Literatura & Psicología

31.3.20

La comida, los virus y el amor

Ayer se me quitó el hambre. Esto es rarísimo. Soy de esas gentes que siempre dicen "sí" a una invitación a un restaurante, a una fonda o a una cafetería donde haya tarta o baguettes, porque comer (y más si es con amena compañía) es la segunda cosa que más disfruto en el mundo después de la literatura. Luego, mi cuerpo me ha permitido, casi siempre, comer lo que quiera y no engordar, pero también puedo hacer mucho ejercicio sin ganar demasiada masa muscular. Tras algunas elevaciones de peso provocadas por embarazos y por el cortisol que me generaban mis maridos, volví sin demasiado esfuerzo a mis 48 kilos de siempre. Por eso en días de comer mucho, lo hago sin recato aunque soltando de vez en cuando alguna frase como ya no voy a caber en mi vestido, pero al final resulta que hasta he bajado. En días de comer poco el hambre se me acumula y cuando vuelvo a tener la mesa servida se me antoja hasta el mantel. Será que siempre he asociado la comida con el amor.

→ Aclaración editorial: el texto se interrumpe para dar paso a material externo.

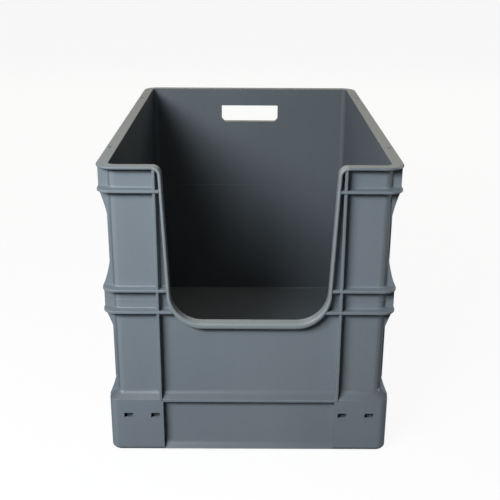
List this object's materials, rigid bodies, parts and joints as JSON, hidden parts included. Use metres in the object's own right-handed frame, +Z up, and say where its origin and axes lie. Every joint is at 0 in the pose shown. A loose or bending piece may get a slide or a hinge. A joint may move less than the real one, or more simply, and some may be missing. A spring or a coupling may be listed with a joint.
{
  "type": "open-fronted stacking container",
  "caption": "Grey stacking storage container with a U-shaped pick opening in its front wall, a hand hole in its back wall and ribbed sides.",
  "frame": {"origin": "centre of the footprint on the ground, under the stacking foot", "axes": "+Z up, +Y along the long side from the pick opening to the hand hole, +X across to the right as seen from the front"},
  "size_m": [0.4, 0.6, 0.424],
  "materials": {
    "moulding_grey": "polypropylene, satin with a fine moulded grain, bluish grey",
    "strip_grey": "extruded polypropylene, satin, a little smoother than the mouldings"
  },
  "bodies": {
    "root": {"lower_tub": "moulding_grey", "upper_frame": "moulding_grey", "opening_edge": "strip_grey"}
  },
  "joints": []
}
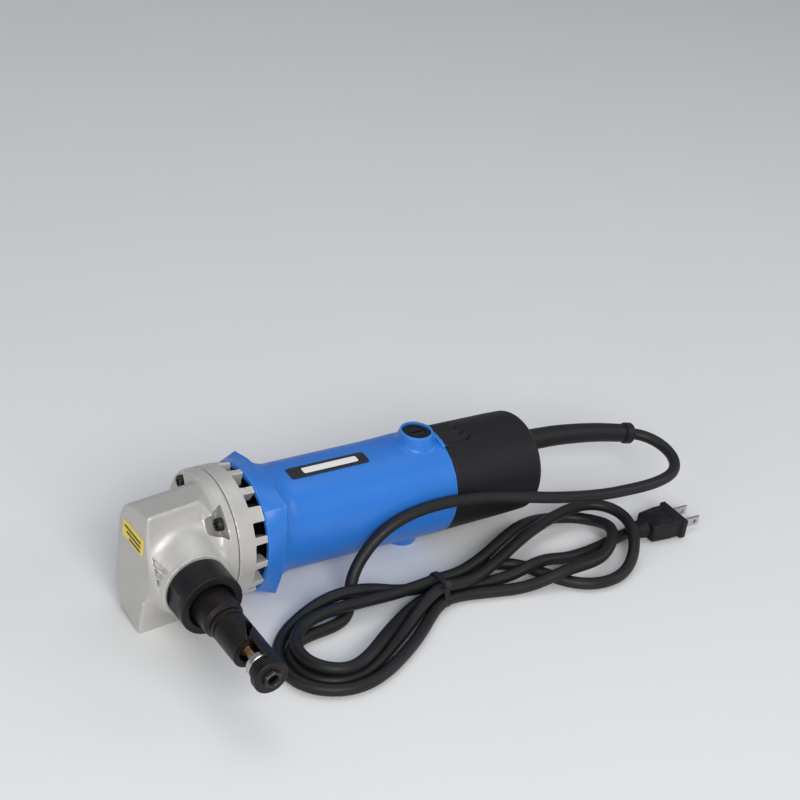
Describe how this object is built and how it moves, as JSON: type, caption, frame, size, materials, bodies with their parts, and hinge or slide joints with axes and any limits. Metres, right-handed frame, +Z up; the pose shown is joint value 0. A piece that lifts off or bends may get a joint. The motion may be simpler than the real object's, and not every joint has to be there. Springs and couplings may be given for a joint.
{
  "type": "corded sheet-metal nibbler",
  "caption": "Corded nibbler for sheet metal: grey gear housing with a die head at right angles, blue motor barrel, black rear cover, cord and two-pin plug.",
  "frame": {"origin": "middle of the tool's footprint, without the cord, on the surface it lies on", "axes": "+X along the armature from the nose to the rear, -Y the way the cutting head points, +Z up as the tool lies on its side"},
  "size_m": [0.3913, 0.1718, 0.08],
  "materials": {
    "die_cast": "satin die-cast",
    "blue_plastic": "semi-gloss moulded",
    "black_plastic": "matt moulded",
    "black_oxide": "black oxide",
    "steel": "machined",
    "brass": "machined",
    "copper": null,
    "rubber": "matt",
    "carbon": "pressed carbon",
    "yellow_label": "printed sticker, left blank",
    "dark_label": "printed sticker, left blank"
  },
  "bodies": {
    "housing": {"gear_housing": "die_cast", "vent_ring": "die_cast", "motor_housing": "blue_plastic", "rear_cover": "black_plastic", "brush_cap_top": "black_plastic", "brush_cap_bottom": "black_plastic", "switch_body": "black_plastic", "cord_tie": "black_plastic", "plug_body": "black_plastic", "gear_case_screw_1": "black_oxide", "gear_case_screw_2": "black_oxide", "gear_case_screw_3": "black_oxide", "gear_case_screw_4": "black_oxide", "cover_screw_1": "black_oxide", "cover_screw_2": "black_oxide", "ram_sleeve": "steel", "stator_core": "steel", "armature_bearing_front": "steel", "armature_bearing_rear": "steel", "crank_bearing_front": "steel", "crank_bearing_rear": "steel", "cord_clamp": "steel", "clamp_screw_1": "steel", "clamp_screw_2": "steel", "plug_blade_1": "steel", "plug_blade_2": "steel", "brush_holder_top": "brass", "brush_holder_bottom": "brass", "field_coil_front": "copper", "field_coil_rear": "copper", "cord_guard": "rubber", "cord_tube": "rubber", "cord_hank": "rubber", "carbon_brush_top": "carbon", "carbon_brush_bottom": "carbon", "warning_label": "yellow_label", "name_label": "dark_label"},
    "armature": {"armature_shaft": "steel", "armature_core": "copper", "commutator": "copper", "fan": "black_plastic"},
    "crank": {"crank_shaft": "steel", "crank_gear": "steel", "eccentric_roller": "steel"},
    "ram": {"ram": "steel"},
    "punch": {"punch": "black_oxide", "punch_tip": "brass"},
    "head": {"die_holder": "black_oxide", "die": "steel", "die_ring": "black_oxide", "die_nut": "black_oxide"},
    "lock_nut": {"lock_nut": "black_oxide"},
    "switch": {"switch_button": "black_plastic", "switch_link": "steel"}
  },
  "joints": [
    {"name": "armature_spin", "type": "hinge", "parent": "housing", "child": "armature", "pos_m": [-0.11325, 0.0459, 0.04], "axis": [1, 0, 0], "continuous": true},
    {"name": "crank_spin", "type": "hinge", "parent": "housing", "child": "crank", "pos_m": [-0.16175, 0.0304, 0.04], "axis": [1, 0, 0], "continuous": true},
    {"name": "ram_slide", "type": "slide", "parent": "housing", "child": "ram", "axis": [0, -1, 0], "range_m": [-0.002, 0.002]},
    {"name": "head_turn", "type": "hinge", "parent": "housing", "child": "head", "pos_m": [-0.16175, 0.0009, 0.04], "axis": [0, -1, 0], "continuous": true},
    {"name": "punch_slide", "type": "slide", "parent": "head", "child": "punch", "axis": [0, -1, 0], "range_m": [-0.002, 0.002]},
    {"name": "lock_nut_turn", "type": "hinge", "parent": "housing", "child": "lock_nut", "pos_m": [-0.16175, 0.0009, 0.04], "axis": [0, -1, 0], "range_deg": [0, 180]},
    {"name": "switch_slide", "type": "slide", "parent": "housing", "child": "switch", "axis": [-1, 0, 0], "range_m": [0, 0.006]}
  ],
  "couplings": [
    {"joint": "crank_spin", "follows": "armature_spin", "ratio": -0.25},
    {"joint": "punch_slide", "follows": "ram_slide", "ratio": 1}
  ]
}
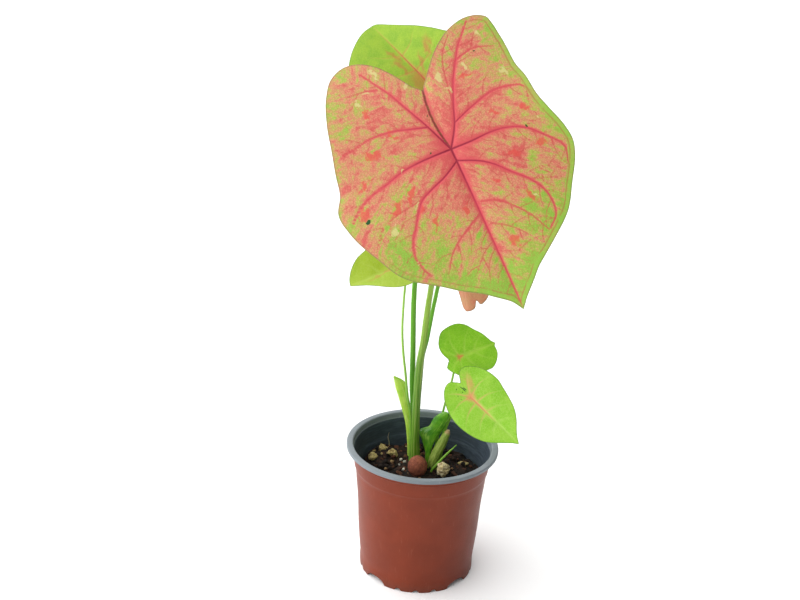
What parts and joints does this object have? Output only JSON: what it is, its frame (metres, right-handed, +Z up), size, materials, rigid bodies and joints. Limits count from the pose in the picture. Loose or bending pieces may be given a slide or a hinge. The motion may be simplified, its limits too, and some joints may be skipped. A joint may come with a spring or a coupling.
{
  "type": "potted caladium",
  "caption": "Potted caladium: a large pink and green heart-shaped leaf over small green leaves and shoots, in soil with gravel in a round two-tone plastic nursery pot",
  "frame": {"origin": "centre of the flat pad under the pot's floor, which stands on the ground", "axes": "+Z up along the pot's axis, -Y towards the side that the leaves face, +X to the right seen from there"},
  "size_m": [0.1518, 0.1152, 0.3825],
  "materials": {
    "pot_plastic": "satin moulded plastic, terracotta outside, slate grey flange and dark grey inside",
    "potting_soil": "damp crumbly peat and bark mix",
    "tuber_skin": "rough brown bark-like skin",
    "pink_leaf": "soft satin leaf, pink and salmon over green with crimson veins",
    "green_leaf": "soft satin yellow-green leaf with pink veins",
    "green_stalk": "smooth fleshy stalk, satin",
    "pale_shoot": "thin pale green sheath",
    "stub_skin": "olive green speckled stalk with a dry tan tip",
    "fired_clay": "matt red-brown fired clay",
    "cream_stone": "matt cream broken stone",
    "ochre_gravel": "matt ochre broken stone",
    "perlite": "matt white porous grain"
  },
  "bodies": {
    "root": {"pot": "pot_plastic", "soil": "potting_soil", "tuber": "tuber_skin", "blade_front": "pink_leaf", "blade_back": "green_leaf", "blade_left": "green_leaf", "blade_right": "pink_leaf", "blade_small_upper": "green_leaf", "blade_small_lower": "green_leaf", "petiole_front": "green_stalk", "petiole_back": "green_stalk", "petiole_left": "green_stalk", "petiole_right": "green_stalk", "petiole_small_upper": "green_stalk", "petiole_small_lower": "green_stalk", "cataphyll": "pale_shoot", "curled_leaf": "green_leaf", "stub": "stub_skin", "offshoot": "green_stalk", "clay_ball": "fired_clay", "cream_stone": "cream_stone", "gravel_1": "ochre_gravel", "gravel_2": "ochre_gravel", "gravel_3": "ochre_gravel", "gravel_4": "ochre_gravel", "gravel_5": "ochre_gravel", "gravel_6": "ochre_gravel", "gravel_7": "ochre_gravel", "gravel_8": "ochre_gravel", "gravel_9": "ochre_gravel", "gravel_10": "ochre_gravel", "perlite_1": "perlite", "perlite_2": "perlite", "perlite_3": "perlite", "perlite_4": "perlite"}
  },
  "joints": []
}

Estar con un hombre o una mujer en su cocina es, a veces, tan íntimo como estar en su alcoba, otras veces es como entrar a un útero protector, y si me hace de comer es para mí un acto supremo de amor. Un dulcecito de leche o un cacahuete es una caricia, y un plato de enchiladas fritas un largo abrazo.

Pero ayer no tenía hambre.

Y hoy desperté sin hambre.

Un día, hace siete años, también amanecí sin hambre. Vivía entonces en una casa pequeña, con un patio trasero donde se acumulaba el moho, cerca del río Santa Catarina, con un perro, un gato, un hombre, mi hijo y mi bebé recién nacida. Intentaba comer y la comida no tenía sabor, y me daba trabajo pasarla por el tubo digestivo como si este hubiera olvidado su función. Años después comprendí que, en realidad, este había sido un recurso de supervivencia: Perder de golpe el hambre en ese momento fue la manera en que mi cuerpo manifestó su rechazo a la casa donde vivía, al hombre con el que vivía, a la hipnosis en la que vivía. Y ahí empezó un largo camino de autosanación y conocimiento.

Ayer, después de varios días de incertidumbre, al fin pude hacer algunas compras suficientes para resguardarme, al menos por un tiempo; lo natural habría sido que llegando a casa me sirviera un buen plato de comida. En cambio, llegué sin hambre. Contrario a mi costumbre de cenar mucho y de pararme, además, a picotear frutas y pan en la madrugada, cené poquito y sin deseo.

Al despertar sentí el estómago vacío y un ligero mareo, pero mi cuerpo seguía rechazando los olores y texturas del alimento. Entonces mi hijo me preguntó por qué no había comido y le conté lo que sentía; él me dijo, con naturalidad, que esta era una reacción de mi cuerpo por el miedo a que la comida en la casa se acabara. Me pareció tan simple como acertada su interpretación. Pero esta vez, a diferencia de la reacción que había tenido hace años, no era un rechazo a lo que me rodeaba, sino un mecanismo protector para que lo que me rodeaba no se extinguiera. Mi niño, sin dejar de jugar Roblox, añadió: deberías comer, mami, si tú estás bien, nosotros estaremos bien. En ese momento me paré a prepararme un plato grande de frijoles negros con epazote y chile verde, y poco a poco los sabores comenzaron a volver.


* *

¿Cuáles serán los efectos a largo plazo de esta contingencia en nuestro organismo?, ¿qué cambios generará en nuestra manera de comer, de abrazar, de abrir la puerta?, ¿cuál será, ahora, nuestra relación con los espacios?





mvg, 24 / 03 / 2020
Fotografía: Mayra RedMontt, Barrio Antiguo, Monterrey.